The longest side of a right-angled triangle is equal to the square root of the sum of the squares of the other two sides. This is Pythagoras’ theorem, but Pythagoras wasn’t a mathematician or scientist -- he was the foremost mystical philosopher of ancient Greece. He was a contemporary of the Buddha, and the last mainstream Western philosopher to believe in reincarnation and the transmigration of souls. Pythagoras realized there was an intimate connection between geometry and true, underlying reality, and this is what motivated him to create his theorem -- a theorem that is inseparable from irrationality. Imagine a unit square, and use Pythagoras’ theorem to calculate the length of the diagonal. The two shorter sides are both one, so their sum is two, and the square root (which is the number we’re looking for) is the square root of two. An irrational number!

The connection between irrational numbers and mysticism can be seen most clearly in mediaeval Gothic architecture. This was a style of architecture, characterized by pointed arches, that flourished in France, Britain and neighbouring countries from the 12th to 15th centuries. All the great cathedrals, abbeys, parish churches and chapels of this period were built in the Gothic style, from Chartres Cathedral in France to Rosslyn Chapel in Scotland. Yet viewed in a broader perspective, Gothic was something of an anomaly in the history of Christian ecclesiastical architecture. Earlier churches, later churches, churches further south, churches further east -- all have conventional "Classical" styling with round arches. There’s an indefinable quality about these Classical-styled churches that makes them somehow less sacred, more secular than their Gothic counterparts. Perhaps this isn’t surprising, because they generally belong to less pious, more humanistic times -- St Paul’s Cathedral is a wonderful building, but it’s a monument to Man, not God.

Geometrically, Classical architecture is based on the circle, straight line and square. To draw a circle, on an architectural scale, you simply need a piece of string. You anchor one end of the string, and sweep the other end around to mark out the circle (or semicircular arch). You can draw a straight line with a piece of string, too, by stretching it out tight. But you can’t draw a square with just a piece of string. There’s no problem drawing four sides of equal length, but you also need a perfect right-angle between them. For that, you need a separate tool -- a set-square. That’s a lot more complicated than a piece of string, because the set-square has to be constructed and calibrated properly in the first place.

Gothic architecture doesn’t need a set-square -- it only needs a piece of string. While it’s difficult to draw a perfect square with string, there’s another shape that’s much easier -- a regular hexagon. This is illustrated in Figure 1. First you draw a circle, then you use the same length of string (i.e. radius of the circle) to mark points A, B, C, D, E , F around the circumference. Finally you join these six points together. The result, after just a few seconds, is a perfect hexagon.

(Figure 1)

Unfortunately, it’s not a hexagon we were after but a square.
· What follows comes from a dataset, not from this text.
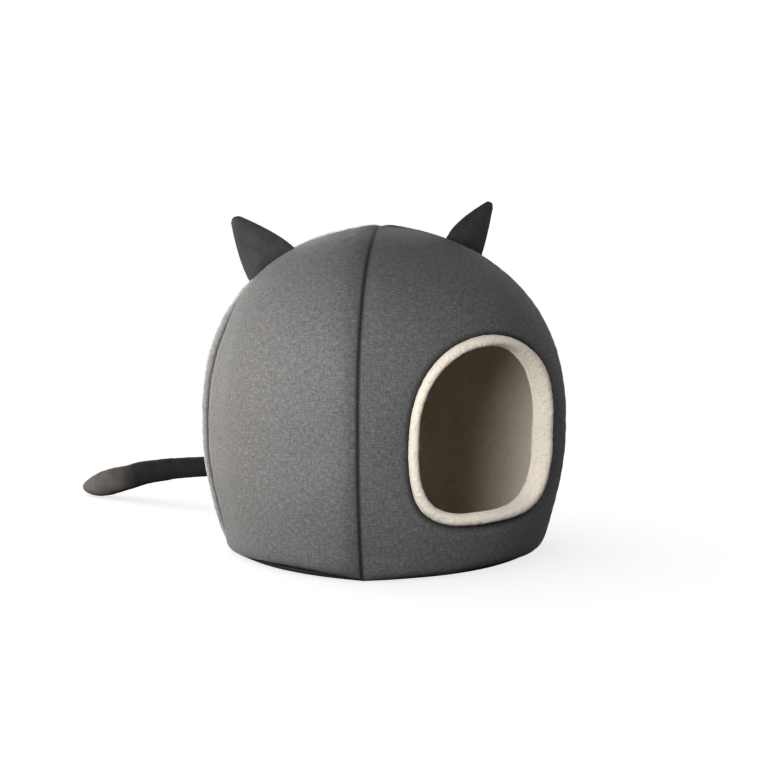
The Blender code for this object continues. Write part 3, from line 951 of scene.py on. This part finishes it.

The hexagon’s no use because all the angles are 120 degrees, and we want right-angles (90 degrees). However, it’s still possible to extract right-angles from the hexagon, as shown in Figure 2. First draw in the horizontal diameter AD, then the two vertical lines BF and CE. These produce right-angles at points G and H, where they intersect AD. Finally, you can draw a second horizontal line FE, parallel to GH.

(Figure 2)

Now we’ve got something that looks like a square! GHEF -- that’s a square, isn’t it? Well, no it isn’t. The width (GH = FE) is equal to the radius of the original circle, which we will call 1 unit. But the height, (GF = HE) is smaller than one unit. Mathematically, it can be shown that it’s half the square root of three, which is an irrational number. My computer says it’s 0.866025403784 (followed by an infinite number of non-recurring digits), but the mediaeval Gothic masons didn’t know that. They just knew it wasn’t a rational fraction -- and that was enough to convince them it was God’s number and not Man’s. There are no squares in Chartres Cathedral -- just rectangles with sides in the ratio of 1 to 0.866025403784.

If you go back to the original circle (Figure 1) and move the anchor point of the string to point A on the circumference, you can draw another circle which intersects the first. This is shown in Figure 3. By highlighting the upper half of the intersection you can see that we’ve created a perfect Gothic pointed arch! What’s more, the ratio of the width of the arch to its height is once again the irrational ratio 1 to 0.866025403784. Not all Gothic arches have this precise ratio, but it’s always an irrational number. That’s one of the reasons it appealed to the Gothic masons in preference to the Classical semicircular arch. Another reason is that it pointed upwards, to heaven, rather than curving back down to Earth. In their minds, that meant the same thing -- Classical architecture is about Man, while Gothic architecture is about God.

(Figure 3)

Reference: *"Chartres: Sacred Geometry, Sacred Space"* by Gordon Strachan (Floris Books, 2003).